COOPERATIVE HOUSING AVELLANA. ZURICH-SCHWAMENDINGEN.

EDELAAR MOSAYEBI INDERBITZIN ARCHITEKTEN

Architects: Edelaar Mosayebi Inderbitzin Architekten AG ETH SIA BSA
Photos by: Roland Bernath
Typology: Cooperative Housing
Location: Zurich
Date: 2010 – 2012

The housing project Avellana is located at the northern foot of the Zürichberg hill, at the heart of Zurich-Schwamendingen. Here there are still remnants of the old, original agrarian village structures. The project’s site is enclosed by some of these former farmhouses. It lies towards the back of them, almost in a second row, as a garden plot hidden behind the row of buildings facing the street.

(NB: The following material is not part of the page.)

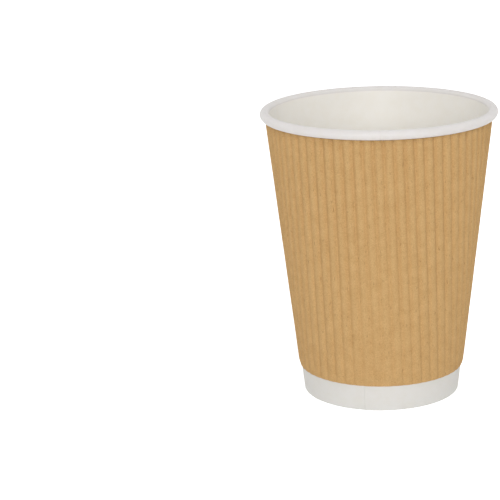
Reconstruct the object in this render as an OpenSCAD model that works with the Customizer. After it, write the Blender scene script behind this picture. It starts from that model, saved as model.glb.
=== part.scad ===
// Twelve ounce paper cup with a fluted kraft sleeve, standing on its base ring.
// The origin is the centre of the base on the table, and the seam side faces -Y.

/* [Cup] */
// Height from the table to the top of the rolled rim
cup_h = 111; // [70:0.5:160]
// Outer diameter of the rolled rim
rim_d = 90; // [80:0.5:100]
// Outer diameter of the side wall at the table
base_d = 60; // [50:0.5:70]
// Diameter of the roll of the rim
roll_d = 3.6; // [3:0.1:4.5]
// Angle through which the edge of the sheet is rolled
roll_turn = 300; // [270:5:300]
// Thickness of the side wall's paper
wall_t = 0.4; // [0.3:0.05:0.5]

/* [Side seam] */
// Angle of the outer edge of the seam, from the front
seam_at = -11.7; // [-40:0.1:40]
// Angle over which the two ends of the sheet overlap
lap_angle = 12.3; // [6:0.1:20]
// Height that the pressed seam stands out from the wall
lap_step = 0.1; // [0.1:0.05:0.3]
// Width of the joint line on the rolled rim
rim_line_w = 0.15; // [0.1:0.05:0.3]
// Depth of the joint line on the rolled rim
rim_line_depth = 0.08; // [0.05:0.01:0.15]

/* [Base] */
// Thickness of the base disc's paper
base_t = 0.3; // [0.2:0.05:0.4]
// Height of the disc's top face above the table
disc_h = 8; // [6:0.5:12]
// Outer radius of the bend between the disc and its skirt
disc_bend = 0.9; // [0.6:0.1:1.4]
// Room under the skirt's lower edge, inside the folded foot
skirt_gap = 0.2; // [0.1:0.05:1]
// Distance of the hem's upper edge below the disc's top face
hem_below_disc = 1.6; // [1.5:0.1:3]
// Inner radius of the corners of the folded foot
foot_in = 0.1; // [0.05:0.01:0.1]
// Room for the bond between two layers of paper
bond_gap = 0.05; // [0.02:0.01:0.08]

/* [Ripple sleeve] */
// Height of the sleeve's lower edge above the table
sleeve_low = 10.25; // [5:0.05:20]
// Room between the sleeve's upper edge and the underside of the rim
sleeve_rim_gap = 0.2; // [0.1:0.05:0.6]
// Thickness of the sleeve's paper
sleeve_t = 0.25; // [0.2:0.01:0.3]
// Distance from one rib to the next
rib_pitch = 3.88; // [3.6:0.01:6]
// Depth of a flute from its crest to its valley, where the wall leaves room for it
rib_depth = 0.95; // [0.4:0.05:1]
// 2 is an even wave, and more is a broader rib and a narrower valley
rib_sharpness = 5; // [2:0.5:6]
// Stand-off of the crests from the cup's wall at the sleeve's lower edge
crest_off_low = 0.82; // [0.75:0.01:1.2]
// Stand-off of the crests from the cup's wall at the sleeve's upper edge
crest_off_top = 1.45; // [1:0.01:1.6]
// Distance from the middle of the flat sheet to the nearest crest
crest_shift = 0.78; // [-2:0.01:2]
// Angle of the middle of the flat sheet, from the front
sheet_at = -17; // [-60:1:60]
// Room between the cup's wall and the sleeve where the two are bonded
sleeve_gap = 0.15; // [0.12:0.01:0.2]
// Length over which the lower edge is pressed down to the wall
foot_press = 2.4; // [1.5:0.1:4]
// Share of the ribs that is left at the lower edge itself
edge_rib = 0.35; // [0:0.05:0.4]
// Width of the bonded overlap at the back, along the upper edge
sleeve_lap = 7; // [4:0.5:12]
// Length over which the ribs run out beside the overlap
rib_run_out = 5; // [3:0.5:8]

/* [Hidden] */
$fn = 96;
white_paper = "#e9ebee";
kraft_paper = "#c69c68";

// Centre of the rim's roll in the cup's half section
roll_r = roll_d / 2;
roll_at = [rim_d / 2 - roll_r, cup_h - roll_r];

// The wall leans so that its inner face runs straight into the outer face of the roll
foot_x = base_d / 2;
foot_to_roll = roll_at - [foot_x, 0];
lean = atan(foot_to_roll.x / foot_to_roll.y) - asin((roll_r - wall_t) / norm(foot_to_roll));

// Radius at a height, on a face that lies some depth inside the wall's outer face
function wall_x(z, depth = 0) = foot_x + z * tan(lean) - depth / cos(lean);

// Step outwards across the wall
function across(length) = length * [cos(lean), -sin(lean)];

// The foot is a stack of three layers: wall, skirt and hem
skirt_depth = wall_t + bond_gap;
hem_depth = skirt_depth + base_t + bond_gap;
foot_stack = hem_depth + wall_t;
foot_bend = foot_in + wall_t;
wall_corner = [wall_x(foot_bend, foot_bend), foot_bend];
hem_corner = [wall_x(foot_bend, foot_stack - foot_bend), foot_bend];
hem_top = disc_h - hem_below_disc;

// Points of an arc in a half section, in the order from one angle to the other
arc_step = 7.5;
function arc(centre, r, from, to) =
    let (steps = ceil(abs(to - from) / arc_step))
    [for (i = [0 : steps]) let (a = from + (to - from) * i / steps) centre + r * [cos(a), sin(a)]];

// Half section of the cup's sheet: up the hem's inner face, round the foot, up the
// wall and round the roll, and back along the sheet's other face
module wall_section() {
    roll_from = 180 - lean;
    roll_to = roll_from - roll_turn;
    polygon(concat(
        [[wall_x(hem_top, foot_stack), hem_top]],
        arc(hem_corner, foot_bend, 180 - lean, 270),
        arc(wall_corner, foot_bend, 270, 360 - lean),
        arc(roll_at, roll_r - wall_t, roll_from, roll_to),
        arc(roll_at, roll_r, roll_to, roll_from),
        arc(wall_corner, foot_in, 360 - lean, 270),
        arc(hem_corner, foot_in, 270, 180 - lean),
        [[wall_x(hem_top, hem_depth), hem_top]]
    ));
}

// Half section of the seam's outer layer, which is rooted in the middle of the wall
// and pressed flat under the foot
module lap_section() {
    bend_out = foot_bend + lap_step;
    root = wall_t / 2;
    polygon(concat(
        arc(wall_corner, bend_out, -asin(foot_bend / bend_out), -lean),
        [roll_at - across(roll_r - wall_t - lap_step)],
        [roll_at - across(roll_r - root)],
        arc(wall_corner, foot_bend - root, -lean, -90),
        [[wall_corner.x, 0]]
    ));
}

// Turns a piece from the front, -Y, by an angle towards +X
module from_front(angle) {
    rotate([0, 0, angle - 90]) children();
}

// Past the overlap, the outer layer runs straight down to the wall over this angle
run_down_sink = 0.02;
run_down = acos((foot_x - run_down_sink) / (foot_x + lap_step));
lap_end = seam_at + lap_angle + run_down;

module side_seam() {
    reach = 2 * cup_h;
    intersection() {
        from_front(seam_at)
            rotate_extrude(angle = lap_end - seam_at) lap_section();
        from_front(lap_end)
            translate([foot_x - run_down_sink, 0, 0])
                rotate([0, lean, 0])
                    translate([-reach, -reach / 2, -reach / 2]) cube(reach);
    }
}

// The inner end of the sheet shows as a fine line across the rim
module rim_line() {
    line_angle = 2 * asin(rim_line_w / rim_d);
    from_front(seam_at + lap_angle)
        rotate_extrude(angle = line_angle)
            polygon(concat(
                arc(roll_at, roll_r + rim_line_depth, -60, 180 - lean),
                arc(roll_at, roll_r - rim_line_depth, 180 - lean, -60)
            ));
}

module cup_wall() {
    color(white_paper) difference() {
        union() {
            rotate_extrude() wall_section();
            side_seam();
        }
        rim_line();
    }
}

// Half section of the base: a disc whose edge is drawn down into a skirt
module base_section() {
    bend_z = disc_h - disc_bend;
    bend_at = [wall_x(bend_z, skirt_depth + disc_bend), bend_z];
    skirt_low = wall_t + skirt_gap;
    polygon(concat(
        [[wall_x(skirt_low, skirt_depth), skirt_low]],
        arc(bend_at, disc_bend, -lean, 90),
        [[0, disc_h], [0, disc_h - base_t]],
        arc(bend_at, disc_bend - base_t, 90, -lean),
        [[wall_x(skirt_low, skirt_depth + base_t), skirt_low]]
    ));
}

module cup_base() {
    color(white_paper) rotate_extrude() base_section();
}

// The sleeve is a fan-shaped sheet with parallel ribs, wrapped to a cone.
// A point on the flat sheet has a distance x from the middle rib line, and a
// distance s from the centre of the fan, which becomes the tip of the cone.
sleeve_top = cup_h - roll_d - sleeve_rim_gap;
crest_low_x = wall_x(sleeve_low) + crest_off_low;
crest_top_x = wall_x(sleeve_top) + crest_off_top;
cone_lean = atan((crest_top_x - crest_low_x) / (sleeve_top - sleeve_low));
s_low = crest_low_x / sin(cone_lean);
s_top = crest_top_x / sin(cone_lean);

// Angles on the fan: half a turn of the cup, the overlap, and the run-out of the ribs
half_fan = 180 * sin(cone_lean);
lap_fan = asin(sleeve_lap / s_top);
run_fan = asin(rib_run_out / s_top);

// The right edge of the sheet laps over the left one
function edge_fan(x) = half_fan + (x > 0 ? lap_fan : 0);

function clamp01(v) = max(0, min(1, v));

// Height of the rib's section at x: 1 on a crest, 0 in a valley
function rib(x) = 1 - pow(abs(sin(180 * (x - crest_shift) / rib_pitch)), rib_sharpness);

// The ribs are pressed flat along the lower edge and beside the overlap
function rib_left(x, s, fan) =
    min(edge_rib + (1 - edge_rib) * sin(90 * clamp01((s - s_low) / foot_press)),
        clamp01((edge_fan(x) - lap_fan - fan) / run_fan));

// The upper layer of the overlap rises over the lower one
function lap_lift(x, fan) =
    x > 0 ? (sleeve_t + bond_gap) * clamp01((fan - half_fan) / run_fan + 1) : 0;

// The cup's own seam lifts the sleeve, with a margin on either side
seam_margin = 3;
function seam_lift(turn) =
    turn > seam_at - seam_margin && turn < lap_end + seam_margin ? lap_step : 0;

// Radius of the sleeve's outer face: its valleys rest on the cup's wall
function sleeve_x(x, s, z, fan, turn) =
    let (
        floor_x = wall_x(z) + sleeve_gap + sleeve_t + seam_lift(turn),
        crest_x = s * sin(cone_lean),
        rib_x = crest_x - min(rib_depth, crest_x - floor_x) * (1 - rib(x))
    )
    floor_x + rib_left(x, s, fan) * (rib_x - floor_x) + lap_lift(x, fan);

// A point of the sheet on the cup, on its outer face or one thickness inside it
function on_sleeve(x, s, t) =
    let (
        fan = asin(x / s),
        turn = sheet_at + fan / sin(cone_lean),
        z = sleeve_low + (s - s_low) * cos(cone_lean),
        r = sleeve_x(x, s, z, abs(fan), turn) - t
    )
    [r * sin(turn), -r * cos(turn), z];

// Rows of points follow the edge of the sheet, and then spread up to its upper edge
edge_rows = 3;
inner_rows = 6;
rows = edge_rows + inner_rows;
least_step = 0.05;

function edge_s(x, k) =
    let (fan = edge_fan(x) - (k < edge_rows ? k * lap_fan / (edge_rows - 1) : lap_fan + run_fan))
    min(max(s_low + foot_press * k / edge_rows, abs(x) / sin(fan)), s_top - (rows - k) * least_step);

function row_s(x, k) =
    k <= edge_rows ? edge_s(x, k)
        : edge_s(x, edge_rows) + (s_top - edge_s(x, edge_rows)) * (k - edge_rows) / inner_rows;

// Columns of points follow the ribs: on each crest, in each valley and at the flanks' upper ends
end_s = s_top - rows * least_step;
left_x = -end_s * sin(edge_fan(-1));
right_x = end_s * sin(edge_fan(1));
flank_at = 0.28;
columns_off = [0, flank_at, 0.5, 1 - flank_at];
first_rib = floor((left_x - crest_shift) / rib_pitch);
last_rib = ceil((right_x - crest_shift) / rib_pitch);
least_column = 0.3;
columns = concat(
    [left_x],
    [for (i = [first_rib : last_rib]) for (off = columns_off)
        let (x = crest_shift + (i + off) * rib_pitch)
        if (x > left_x + least_column && x < right_x - least_column) x],
    [right_x]
);

module ripple_sleeve() {
    last = len(columns) - 1;
    side = len(columns) * (rows + 1);
    function at(i, k, inner = 0) = inner * side + i * (rows + 1) + k;
    function pair(a, b, c, d) = [[a, b, c], [a, c, d]];
    points = [
        for (t = [0, sleeve_t]) for (x = columns) for (k = [0 : rows]) on_sleeve(x, row_s(x, k), t)
    ];
    across_faces = [
        for (i = [0 : last - 1]) for (k = [0 : rows - 1])
            each concat(
                pair(at(i, k), at(i, k + 1), at(i + 1, k + 1), at(i + 1, k)),
                pair(at(i, k, 1), at(i + 1, k, 1), at(i + 1, k + 1, 1), at(i, k + 1, 1))
            )
    ];
    edge_faces = [
        for (i = [0 : last - 1])
            each concat(
                pair(at(i + 1, rows), at(i, rows), at(i, rows, 1), at(i + 1, rows, 1)),
                pair(at(i, 0), at(i + 1, 0), at(i + 1, 0, 1), at(i, 0, 1))
            )
    ];
    end_faces = [
        for (k = [0 : rows - 1])
            each concat(
                pair(at(0, k + 1), at(0, k), at(0, k, 1), at(0, k + 1, 1)),
                pair(at(last, k), at(last, k + 1), at(last, k + 1, 1), at(last, k, 1))
            )
    ];
    color(kraft_paper) polyhedron(points, concat(across_faces, edge_faces, end_faces));
}

cup_wall();
cup_base();
ripple_sleeve();
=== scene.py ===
"""A twelve ounce paper cup with a fluted kraft sleeve, dressed over its solid model.

It has three pieces of paper, each made in place of its solid: the side sheet with its rolled
rim, lapped seam and folded foot, the base disc, and the sleeve. Lengths are in metres.
"""
import math

import bmesh
import bpy
from mathutils import Matrix, Vector


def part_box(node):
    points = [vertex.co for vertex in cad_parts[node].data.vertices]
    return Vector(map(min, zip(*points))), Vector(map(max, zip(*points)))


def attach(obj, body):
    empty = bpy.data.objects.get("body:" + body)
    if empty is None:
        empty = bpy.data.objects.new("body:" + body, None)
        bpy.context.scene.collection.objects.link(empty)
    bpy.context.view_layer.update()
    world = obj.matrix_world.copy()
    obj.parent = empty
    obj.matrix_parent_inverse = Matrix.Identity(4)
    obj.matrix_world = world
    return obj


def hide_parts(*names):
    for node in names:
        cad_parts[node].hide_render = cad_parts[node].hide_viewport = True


bl_info = {
    "name": "Ripple Paper Cup",
    "version": (1, 0, 0),
    "blender": (4, 5, 0),
    "location": "View3D > Sidebar > Paper Cup",
    "description": "Builds a takeaway paper cup with a fluted kraft sleeve, and its stage",
    "category": "Add Mesh",
}

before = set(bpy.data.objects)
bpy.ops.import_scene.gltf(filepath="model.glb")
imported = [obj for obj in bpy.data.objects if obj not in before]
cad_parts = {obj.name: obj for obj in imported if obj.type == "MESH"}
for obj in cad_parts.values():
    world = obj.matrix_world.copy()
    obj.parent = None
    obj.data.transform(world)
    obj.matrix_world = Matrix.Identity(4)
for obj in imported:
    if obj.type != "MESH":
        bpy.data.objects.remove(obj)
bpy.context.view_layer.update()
WALL_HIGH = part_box("cup_wall")[1]
SLEEVE_LOW, SLEEVE_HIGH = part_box("ripple_sleeve")
BASE_LOW, BASE_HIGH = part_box("cup_base")
BODY = "root"
MM = 0.001
DEGREE = math.pi / 180

# Largest angle between two points of a bend: on the rolled rim, the foot and the base disc
ROLL_STEP = 6 * DEGREE
FOOT_STEP = 12 * DEGREE
DISC_STEP = 10 * DEGREE
# Points that are closer together than this are merged
MERGE = 0.001 * MM
# What each of the side sheet's points keeps: the way out of its face, and its share of the seam
POINT_DATA = ("way_r", "way_z", "proud")
# Weight 1 in the group "paper thickness" stands for this many thicknesses of the side sheet
THICKEST = 2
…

The project interprets this specific urban situation in both its volumetric development and architectural expression. The low building — being merely two-storey and flat-roofed — is typologically subordinated to the representative buildings along the street — its appearance is one of a courtyard building, or even a garden building.   The length of the volume is broken in several places, where the figure responds differently to the side where a stream runs, and to the side of the courtyard garden. Towards the stream, the volume is subdivided by fine kinks, such as the entrances to the open circulation. To the garden, the facade modulation is more pronounced: the volume is no longer felt in its entirety, rather the impression of individual buildings arises. With this, the building perceives anew the side of the path and stream, and on the garden side reacts to the disperse courtyard structures, with their gardens and small outhouses.

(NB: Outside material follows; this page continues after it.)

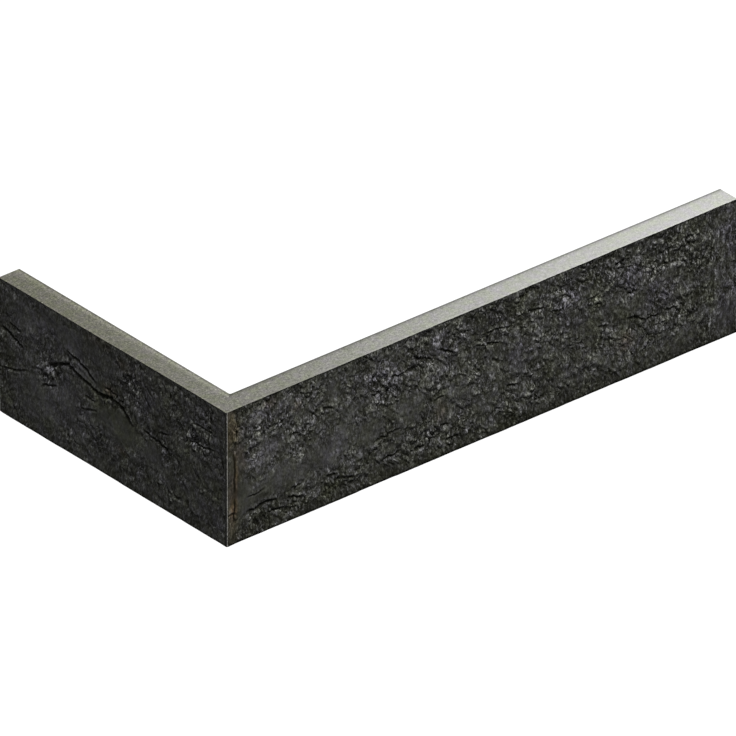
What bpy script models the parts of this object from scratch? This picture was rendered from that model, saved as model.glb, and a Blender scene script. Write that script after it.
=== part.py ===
"""Brick-look corner tile: one fired clay angle that wraps the outside corner of a wall.

The riven outer faces meet at a ground arris, the back is flat with shallow mortar keys, and the
top, bottom and ends are plain cut faces. The tile stands on its bottom cut face, with the long
leg along +X, the short leg along +Y and the arris at the near left. The origin is at the centre
of the box round the tile, on the ground.
"""

import math
from dataclasses import dataclass

import bmesh
import bpy
import numpy as np
from mathutils import Vector, noise

MM = 0.001

# The angle, measured over its outer faces
LONG_LEG = 282.0 * MM
SHORT_LEG = 150.0 * MM
HEIGHT = 65.0 * MM
THICKNESS = 11.5 * MM
ARRIS_FLAT = 0.5 * MM
INNER_FILLET = 0.8 * MM
FILLET_STEPS = 4

# Mortar keys: shallow grooves that run level along the back of both legs
KEY_PITCH = 11.0 * MM
KEY_MOUTH = 5.0 * MM
KEY_FLOOR = 4.0 * MM
KEY_DEPTH = 1.0 * MM
KEY_EDGE_LAND = 5.0 * MM

# Riven face: everything lies behind the flat outline of the face
FACET = 2.6 * MM
WAVE_DEPTH = 0.7 * MM
WAVE_LENGTH = 34.0 * MM
PLATE_DEPTH = 0.5 * MM
PLATE_LENGTH = 19.0 * MM
PLATE_EDGE = 0.16
PLATE_WIDER = 0.7
PLATE_LOWER = 1.4
HAMMER_DEPTH = 0.35 * MM
HAMMER_LENGTH = 8.0 * MM
EDGE_FADE = 5.0 * MM
EDGE_KEEPS = 0.25
RELIEF_SEED = 4.7
SMOOTH_UNDER = 30.0
FACING = 0.99

# Torn clay on top of the waves: mounds with creases between them. The sink keeps their tops
# behind the flat outline, and the swirl bends them out of rows
MOUND_SINK = 0.56 * MM
MOUND_FADE = 1.2 * MM
MOUND_KEEPS = 0.2
SWIRL = 3.0 * MM
SWIRL_LENGTH = 7.0 * MM
SWIRL_LAYERS = (61.7, 67.3)
TEAR_PATCH = 9.0 * MM
TEAR_LAYER = 23.1
TEAR_VARIES = 0.5

# What the noise usually gives: its spread, and the mean and spread of its size without sign
NOISE_SPREAD = 0.28
NOISE_SIZE = 0.82
NOISE_SIZE_SPREAD = 0.57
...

Also in relation to architectural expression, the new building defers to the existing building — together then form an ensemble of a main, representative building, orientated towards the street and an adjacent building, towards the courtyard. In its content and atmosphere, the project references those kinds of sheds or farm buildings, without disguising its actual use. For this, the ‘soft’ timber envelope appears to be critical, as well as the shallow pitch of the roof, whose partly tilted gables and eaves recall associations of spontaneously grown and multiply transformed structures.